“The midnight blurred line” questioned why we allow our commons to be destroyed and “Do we have the courage to face the realities of our time?” pointed out that maybe it is –addiction- that is blocking us from becoming constructive with our commons. This blogpost will look at what causes addiction and how we can become constructive from our destructive behaviour.
What causes addiction?
Russell Brand, actor, comedian and former heroin addict pointed out in a parliamentary committee interview that drug addiction is an illness. This illness can be caused by psychological difficulties and spiritual malady and are the result from the circumstances someone is faced with. In these difficult circumstances, intoxicants can be seen as an easy solution or escape.
Zen master Thich Nhat Hanh highlights in this article that the lack of meaning and connection in people’s lives is the source for our addiction to consumerism. People and planet are ultimately one but we often experience it as separate and often fail to build harmonised relationships with each other. We see the planet and our environment only in terms of what it can do for us and can’t find our purpose of caring for each other.
“We all suffer and the way to overcome that pain is to directly confront it, rather than seeking to hide or bypass it through our obsession with shopping, entertainment, work or the beautification of our bodies. The craving for fame, wealth, power and sex serves to create only the illusion of happiness and ends up exacerbating feelings of disconnection and emptiness.”
Simon Sinek, anthropologist and know for his TEDx talk, has an other great presentation where he explains that a lot of our behaviour is driven by chemicals inside our minds and bodies. Endorphins and dopamine are the selfish chemicals. Endorphins mask physical pain, dopamine helps us getting things done. Dopamine helps us focus on goals, but it’s highly addictive. When we ‘feed’ ourselves with dopamine, all we want is more and more and we sacrifice anything to get it. Dopamine is useful in a comfortable and balanced system, but very dangerous if it is out of balance.

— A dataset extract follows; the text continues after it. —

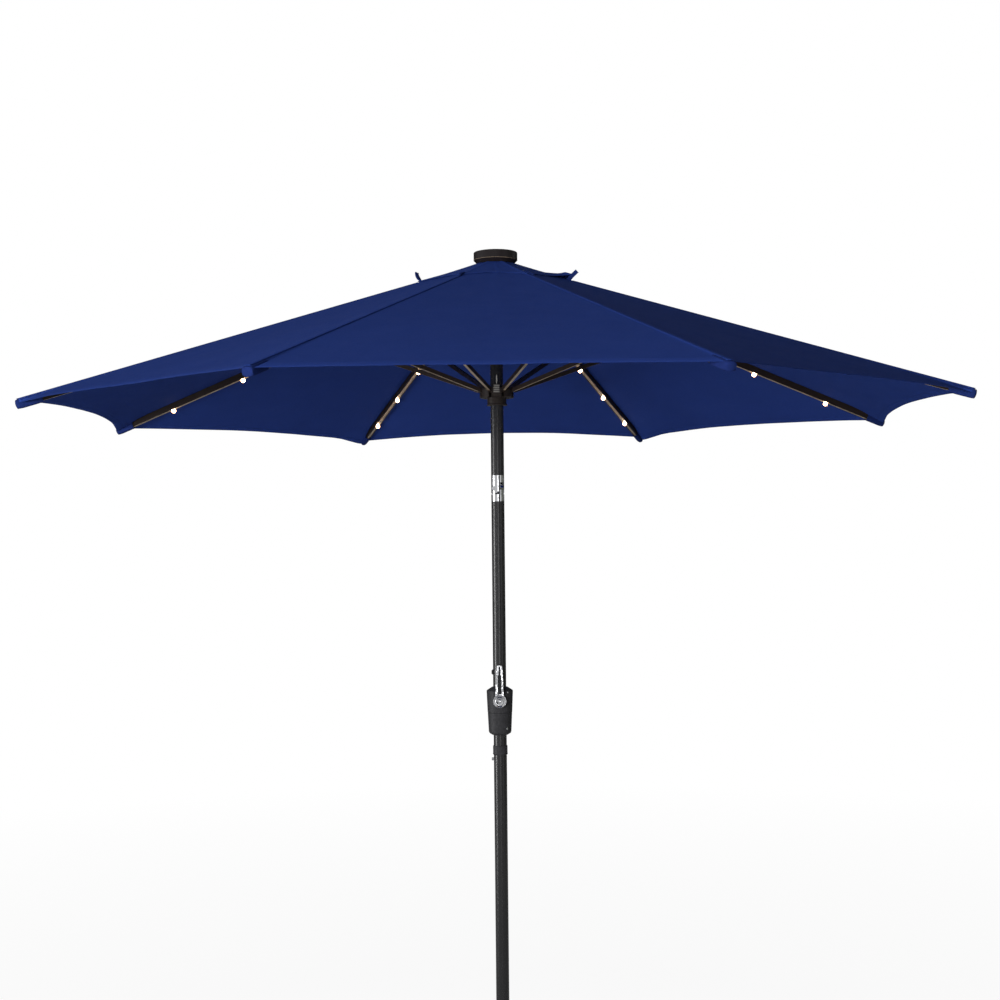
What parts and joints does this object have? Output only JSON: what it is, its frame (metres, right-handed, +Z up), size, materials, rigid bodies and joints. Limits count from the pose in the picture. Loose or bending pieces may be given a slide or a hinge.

In this presentation he also explains how serotonin and oxytocin are the social chemicals. Serotonin is the leadership chemical, it puts yourself at risk in order to look after others, but it can be tricked with ego. The chemical for love, trust and friendship is oxytocin and provides the feeling of safety. You get oxytocin by doing nice things for people. You get it by sacrificing your time and energy, so not when doing just enough like sending email to each other. It is very hard to become addicted when we have a lot of oxytocin in the body. Cortisol, the chemical we produce in times of stress, blocks oxytocin.
To summarise, the selfish chemicals help us perform, but can easily go out of control. The social chemicals enable us to care for each other, but take longer to build up. If we are stressed for too long, we become vulnerable for addiction.
Becoming constructive from destructive behaviour.
Like Russell Brand said, legislating intoxicants and criminalising addicts is often symbolic and not functioning. Green movements often focus on restricting consumption and stigmatising consumers. But over-consumption, narcotics and even being busy can be intoxicants for deep suffering. And, if the green movements fail to be compassionate with these sufferings, their actions will stay symbolic.
“We should recognise we all suffer and the way to overcome that pain is to directly confront it.”
To confront ourselves with our suffering and change our behaviour, we have to dive deep. Do we focus on changing individual behaviour, or at changing societal values? The ‘Nudge’, a strategy often used by design thinkers and policy makers, tries to solve problems by following the directions of human behaviour and steer towards more desired behaviour. The main focus is on individual cognitive aspects of changing behaviour. The ‘nudge’ doesn’t take into account the influence of the social and cultural context on behaviours.
When sociologists cluster individual behaviour, you get social practices. Individual behaviour is then just the surface phenomenon of cultural values, which are often influenced by marketing. For example; showering is now less of an activity of removing dirt from the body and more about pleasure of freshening up. Marketing around spa showers and ‘refreshing’ shower gels cultivates this new meaning. If business wants to change the direction of our progress, we have to allow ourselves to question what kind of practices, values and feelings we embed in our work?
So we could say that an individual level it’s key to find a balance between the selfish and social chemicals. If we let selfish chemicals dominate, we’ll become destructive addicts. If we let social chemicals dominate, we won’t get things done. The glorification of being busy is not helping us moving forward. On a social level we have to find a balance between intrinsic and extrinsic values. Intrinsic values provide us with ethical concerns for others, extrinsic values provide us with status and success. It’s a difficult balance where integrity and self-worthiness can clash.
A final thing to become constructive with destructive behaviour is absence-based recovery. China starts to realize it doesn’t want to become the ‘smoking area‘ of our planet. In a recent effort to reduce coal consumption and manufacturing emissions 1,026 chimneys and 734 coal-fired boilers across Handan City were demolished in just 100 days. In the recent revelation of modern slavery in the Thai prawns industry, retailers removed the “blood prawns” off the market. The dead of the unhealthy old pattern makes space the healthy new, full stop.